長崎大学インフラ長寿命化センター(長崎市文教町)が開発した「軍艦島3Dプロジェクト」が9月29日、グッドデザイン賞を受賞した。受賞対象者は長崎市と長崎大学。
公益財団法人日本デザイン振興会が主催するグッドデザイン賞は、優れたデザインに対して毎年贈られる賞で、日本では総合的デザイン評価・推奨の仕組みとして広く認知されている。工業製品からビジネスモデル、イベント活動など幅広い領域が対象。
道路や橋梁など、長期間にわたって使われるインフラの長寿命化を研究している同センターは、道路などの維持管理を補佐するための資格「道守(みちもり)」制度を考案し、講習会などの普及活動を続けてきた。同制度は現在、国土交通省をはじめ全国の自治体関係者や関連企業などから大きく注目されている。
人が近づけない危険な場所の撮影など、もともとはインフラの維持管理のために開発した撮影技術を応用した同プロジェクトは昨年、長崎市からの依頼で3Dレーザスキャナやドローンによる空撮画像から「軍艦島のまるごと3DCG」を製作した。この3次元映像は、松田浩センター長の指導により、建物の高さや幅、コンクリートのひび割れ、崩壊、海水や波で浸食された地面の深さなどを正確に実測記録した3Dデータに基づいており、観光コンテンツや映像作品、3Dプリンターを利用したグッズ製作などに幅広く応用できるという。
同センターの出水享さんは長崎大学工学部在学中、「友だちと一緒に長崎半島の海岸から端島(通称=軍艦島)を見た時、あまりの迫力に圧倒された。当時は上陸禁止だったが、いつか上陸したいと思った」と振り返る。卒業後、道路などの維持管理のための計測会社に就職した出水さんは2008(平成20)年、母校で「道守プロジェクト」が始まることを知り、「今まで習得した技術が役に立つはず」と4年半勤めた同社を円満退職して同センターに入所した。

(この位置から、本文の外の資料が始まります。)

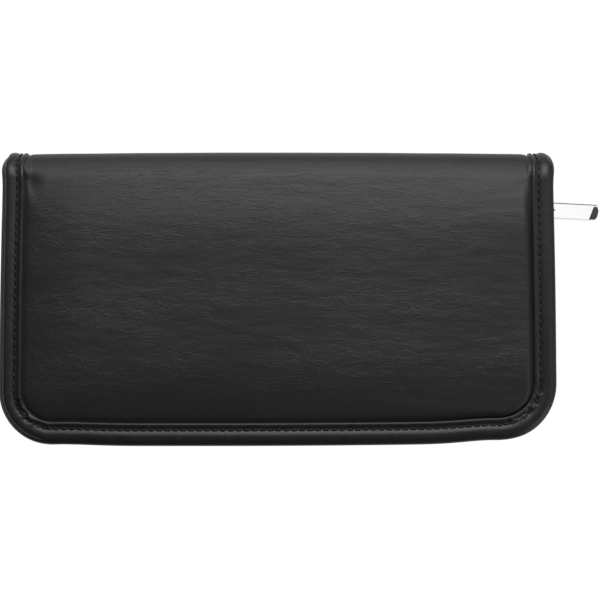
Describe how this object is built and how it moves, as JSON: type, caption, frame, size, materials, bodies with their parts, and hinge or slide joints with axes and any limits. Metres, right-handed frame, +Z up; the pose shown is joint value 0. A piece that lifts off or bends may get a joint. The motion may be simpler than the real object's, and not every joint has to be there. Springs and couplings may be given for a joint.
{
  "type": "travel wallet",
  "caption": "Black imitation-leather zip-around travel wallet, closed, with padded covers, a sewn edge binding, passport, card and ticket pockets, a pen loop and a metal zip pull.",
  "frame": {"origin": "centre of the closed wallet in plan, on the flat underside of the back cover", "axes": "+X along the long side towards the zip pull, +Y towards the spine, +Z up from the back cover to the front cover"},
  "size_m": [0.2619, 0.1264, 0.024],
  "materials": {
    "cover_leatherette": "satin black imitation leather with a fine creased grain",
    "binding_leatherette": "smooth satin black imitation leather strip, stitched",
    "pocket_leatherette": "black grained imitation leather",
    "lining_fabric": "black woven nylon lining",
    "stiffener_board": "matt grey-brown board",
    "zip_tape": "black woven polyester tape",
    "zip_teeth": "black nylon",
    "zip_metal": "bright polished nickel plate, with a dark enamelled tip on the pull tag"
  },
  "bodies": {
    "back_half": {"back_cover": "cover_leatherette", "back_board": "stiffener_board", "back_lining": "lining_fabric", "back_binding": "binding_leatherette", "back_zip_tape": "zip_tape", "back_zip_teeth": "zip_teeth", "spine_cover": "cover_leatherette", "spine_lining": "lining_fabric", "spine_binding_left": "binding_leatherette", "spine_binding_right": "binding_leatherette", "passport_pocket": "lining_fabric", "card_pocket_1": "pocket_leatherette", "card_pocket_2": "pocket_leatherette", "card_pocket_3": "pocket_leatherette", "card_pocket_4": "pocket_leatherette", "pen_loop": "pocket_leatherette", "zip_stop_right": "zip_metal", "zip_stop_left_back": "zip_metal"},
    "front_half": {"front_cover": "cover_leatherette", "front_board": "stiffener_board", "front_lining": "lining_fabric", "front_binding": "binding_leatherette", "front_zip_tape": "zip_tape", "front_zip_teeth": "zip_teeth", "ticket_pocket": "lining_fabric", "zip_stop_left_front": "zip_metal"},
    "slider": {"slider_body": "zip_metal"},
    "ring": {"pull_ring": "zip_metal"},
    "tag": {"pull_tag": "zip_metal"}
  },
  "joints": [
    {"name": "cover_opening", "type": "hinge", "parent": "back_half", "child": "front_half", "pos_m": [0, 0.061, 0.012], "axis": [-1, 0, 0], "range_deg": [0, 179], "deforming": ["spine_cover", "spine_lining", "spine_binding_left", "spine_binding_right"]},
    {"name": "slider_slide", "type": "slide", "parent": "back_half", "child": "slider", "axis": [0, -1, 0], "range_m": [0, 0.07], "deforming": ["back_zip_teeth", "front_zip_teeth"]},
    {"name": "ring_swing", "type": "hinge", "parent": "slider", "child": "ring", "pos_m": [0.1152, 0.03885, 0.012], "axis": [0, -1, 0], "range_deg": [0, 58]},
    {"name": "tag_swing", "type": "hinge", "parent": "ring", "child": "tag", "pos_m": [0.11946, 0.03885, 0.01026], "axis": [0.3794, 0, 0.9252], "range_deg": [-60, 60]}
  ]
}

「軍艦島の3D化では以前の職場の人たちに人的にも技術的にも応援してもらっている。本当にありがたい」と出水さん。プロジェクトチームがドローンなどを使って撮影した画像はおよそ2万枚。その中から、約10%の使える画像を選び出す「途方もない忍耐作業」を経て、さまざまな加工の末に完成したという。出水さんは「分かりやすく言うと、立体写真のように撮影位置が異なる場所から被写体が重なる2枚の画像を組み合わせる。しかし写真同士の相性があって、選ぶこと自体がかなり大変だった。現在のパソコンの画像処理能力に合わせて、わざと画像の解像度やデータ容量をかなり抑えている。性能が良くなれば、今後さらに高画質化させることは可能」と説明する。
「チーム全員の力で『評価される素晴らしい成果物』を作り出したから受賞できたと思う。これからも社会に役立つ研究を続けたい」とも。